=== Given material ===
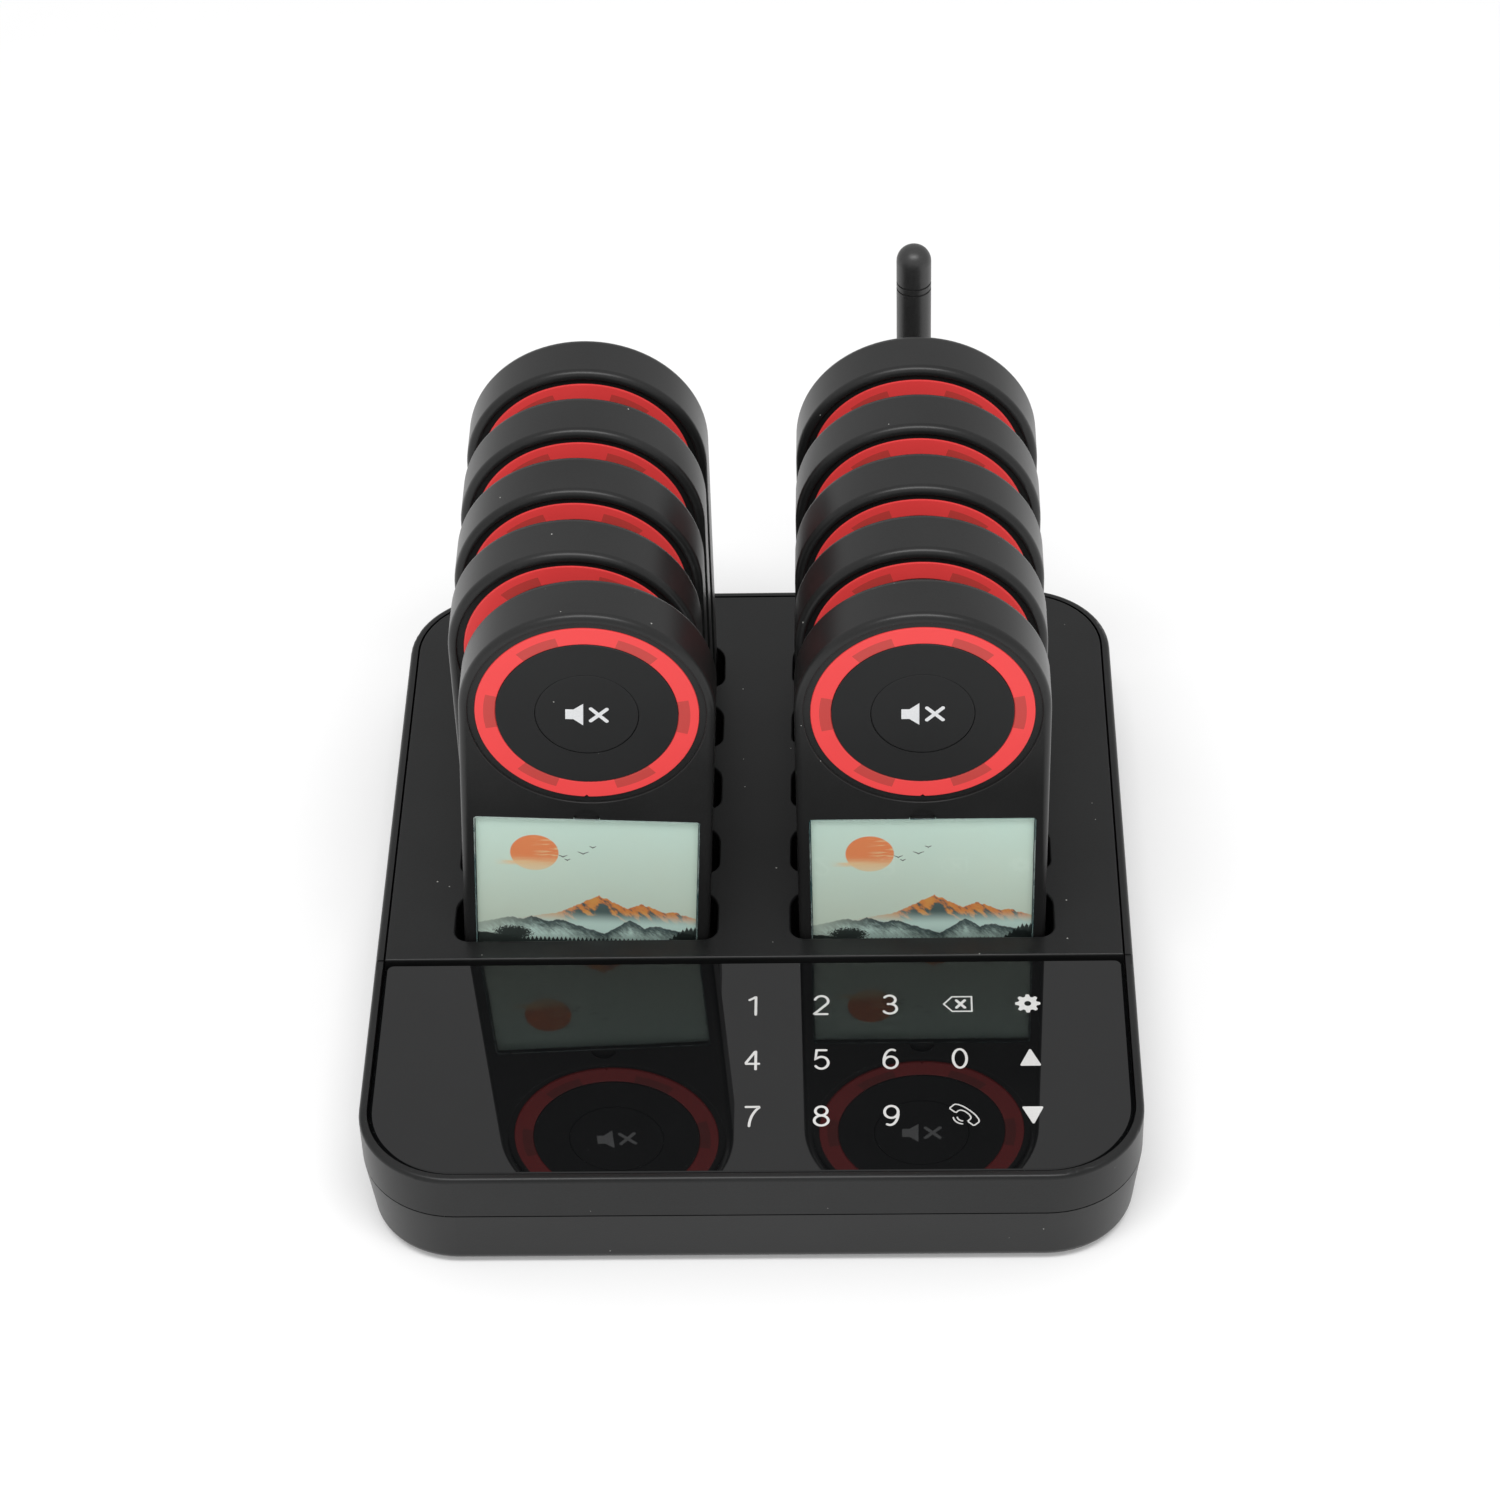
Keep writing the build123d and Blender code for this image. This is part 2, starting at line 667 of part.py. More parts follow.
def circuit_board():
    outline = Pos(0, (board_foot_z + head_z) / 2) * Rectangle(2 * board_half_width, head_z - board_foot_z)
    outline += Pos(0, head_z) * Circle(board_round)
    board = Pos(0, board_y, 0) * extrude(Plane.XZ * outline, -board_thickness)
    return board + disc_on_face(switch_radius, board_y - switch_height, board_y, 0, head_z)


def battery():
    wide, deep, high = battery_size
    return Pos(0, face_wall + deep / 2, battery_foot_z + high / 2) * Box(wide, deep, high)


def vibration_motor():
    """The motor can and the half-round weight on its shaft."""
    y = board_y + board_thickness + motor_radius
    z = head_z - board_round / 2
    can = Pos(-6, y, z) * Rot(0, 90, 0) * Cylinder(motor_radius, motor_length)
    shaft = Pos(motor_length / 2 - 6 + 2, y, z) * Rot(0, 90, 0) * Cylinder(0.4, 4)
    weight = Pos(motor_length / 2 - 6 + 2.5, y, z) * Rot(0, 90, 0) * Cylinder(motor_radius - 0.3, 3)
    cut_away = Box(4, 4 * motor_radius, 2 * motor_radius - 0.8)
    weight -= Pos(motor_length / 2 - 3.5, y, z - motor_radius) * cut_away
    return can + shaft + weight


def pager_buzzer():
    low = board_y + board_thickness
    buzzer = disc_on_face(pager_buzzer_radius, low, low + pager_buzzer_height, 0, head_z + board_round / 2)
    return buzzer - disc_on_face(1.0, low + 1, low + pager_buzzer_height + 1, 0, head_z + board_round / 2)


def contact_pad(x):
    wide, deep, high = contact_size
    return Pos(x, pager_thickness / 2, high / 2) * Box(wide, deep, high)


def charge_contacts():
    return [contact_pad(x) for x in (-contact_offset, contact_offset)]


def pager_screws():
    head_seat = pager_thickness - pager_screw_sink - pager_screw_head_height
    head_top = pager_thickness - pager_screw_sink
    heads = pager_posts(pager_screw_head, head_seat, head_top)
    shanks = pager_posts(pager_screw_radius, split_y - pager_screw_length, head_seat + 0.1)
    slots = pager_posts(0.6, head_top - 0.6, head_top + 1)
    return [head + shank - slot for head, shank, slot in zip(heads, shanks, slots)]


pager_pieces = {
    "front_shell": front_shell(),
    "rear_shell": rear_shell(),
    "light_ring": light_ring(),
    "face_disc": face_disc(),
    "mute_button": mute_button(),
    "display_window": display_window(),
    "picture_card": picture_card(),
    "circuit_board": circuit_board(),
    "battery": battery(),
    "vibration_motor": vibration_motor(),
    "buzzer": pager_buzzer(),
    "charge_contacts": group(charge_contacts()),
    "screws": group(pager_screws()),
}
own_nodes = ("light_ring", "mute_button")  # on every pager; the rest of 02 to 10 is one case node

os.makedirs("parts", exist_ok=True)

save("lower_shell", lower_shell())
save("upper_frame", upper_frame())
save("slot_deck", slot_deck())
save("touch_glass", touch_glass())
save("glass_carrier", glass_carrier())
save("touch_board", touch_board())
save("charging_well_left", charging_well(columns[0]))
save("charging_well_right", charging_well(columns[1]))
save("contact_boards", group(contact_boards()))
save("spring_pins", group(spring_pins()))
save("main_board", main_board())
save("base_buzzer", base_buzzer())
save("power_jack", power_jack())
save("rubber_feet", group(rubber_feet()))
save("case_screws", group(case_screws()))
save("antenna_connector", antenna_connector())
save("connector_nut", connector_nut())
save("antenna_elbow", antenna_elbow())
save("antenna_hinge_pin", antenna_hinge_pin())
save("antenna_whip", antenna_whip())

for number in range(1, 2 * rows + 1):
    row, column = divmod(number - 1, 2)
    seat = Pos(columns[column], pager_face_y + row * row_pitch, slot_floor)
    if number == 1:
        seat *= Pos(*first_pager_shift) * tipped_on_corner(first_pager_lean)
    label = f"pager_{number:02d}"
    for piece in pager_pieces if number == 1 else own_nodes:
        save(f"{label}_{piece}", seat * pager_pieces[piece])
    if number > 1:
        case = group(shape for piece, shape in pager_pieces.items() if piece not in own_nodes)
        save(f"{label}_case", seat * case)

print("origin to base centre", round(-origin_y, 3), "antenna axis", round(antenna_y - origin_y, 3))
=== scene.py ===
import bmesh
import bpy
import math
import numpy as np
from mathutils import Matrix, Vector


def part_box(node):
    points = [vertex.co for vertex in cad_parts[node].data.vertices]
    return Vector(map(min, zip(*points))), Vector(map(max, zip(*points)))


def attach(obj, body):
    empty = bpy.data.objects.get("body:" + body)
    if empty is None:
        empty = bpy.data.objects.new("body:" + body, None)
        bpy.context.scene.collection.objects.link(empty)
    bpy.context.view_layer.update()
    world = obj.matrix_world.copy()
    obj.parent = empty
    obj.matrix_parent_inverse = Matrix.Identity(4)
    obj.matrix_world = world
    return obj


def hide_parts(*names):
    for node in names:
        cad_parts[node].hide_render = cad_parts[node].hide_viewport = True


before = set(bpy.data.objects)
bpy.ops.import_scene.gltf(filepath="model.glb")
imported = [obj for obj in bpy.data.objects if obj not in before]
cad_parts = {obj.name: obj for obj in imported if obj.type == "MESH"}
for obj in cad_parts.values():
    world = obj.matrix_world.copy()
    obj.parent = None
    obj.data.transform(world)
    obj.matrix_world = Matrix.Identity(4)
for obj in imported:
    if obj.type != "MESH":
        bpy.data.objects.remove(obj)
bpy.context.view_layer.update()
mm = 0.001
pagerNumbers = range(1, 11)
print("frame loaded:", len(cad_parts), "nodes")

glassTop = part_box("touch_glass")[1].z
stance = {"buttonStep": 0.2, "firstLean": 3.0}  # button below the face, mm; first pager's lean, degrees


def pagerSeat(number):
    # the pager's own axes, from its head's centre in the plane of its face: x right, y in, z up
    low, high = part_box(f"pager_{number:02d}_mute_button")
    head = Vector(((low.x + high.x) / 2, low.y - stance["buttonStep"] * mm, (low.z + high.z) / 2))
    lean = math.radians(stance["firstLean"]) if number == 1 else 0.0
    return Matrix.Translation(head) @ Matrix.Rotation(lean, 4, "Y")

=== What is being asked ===
Print the lines from the line containing "- origin_y, 3))" to the line containing "obj.matrix_world = world", both ends included, exactly and with nothing added.

=== Complete output ===
print("origin to base centre", round(-origin_y, 3), "antenna axis", round(antenna_y - origin_y, 3))
=== scene.py ===
import bmesh
import bpy
import math
import numpy as np
from mathutils import Matrix, Vector


def part_box(node):
    points = [vertex.co for vertex in cad_parts[node].data.vertices]
    return Vector(map(min, zip(*points))), Vector(map(max, zip(*points)))


def attach(obj, body):
    empty = bpy.data.objects.get("body:" + body)
    if empty is None:
        empty = bpy.data.objects.new("body:" + body, None)
        bpy.context.scene.collection.objects.link(empty)
    bpy.context.view_layer.update()
    world = obj.matrix_world.copy()
    obj.parent = empty
    obj.matrix_parent_inverse = Matrix.Identity(4)
    obj.matrix_world = world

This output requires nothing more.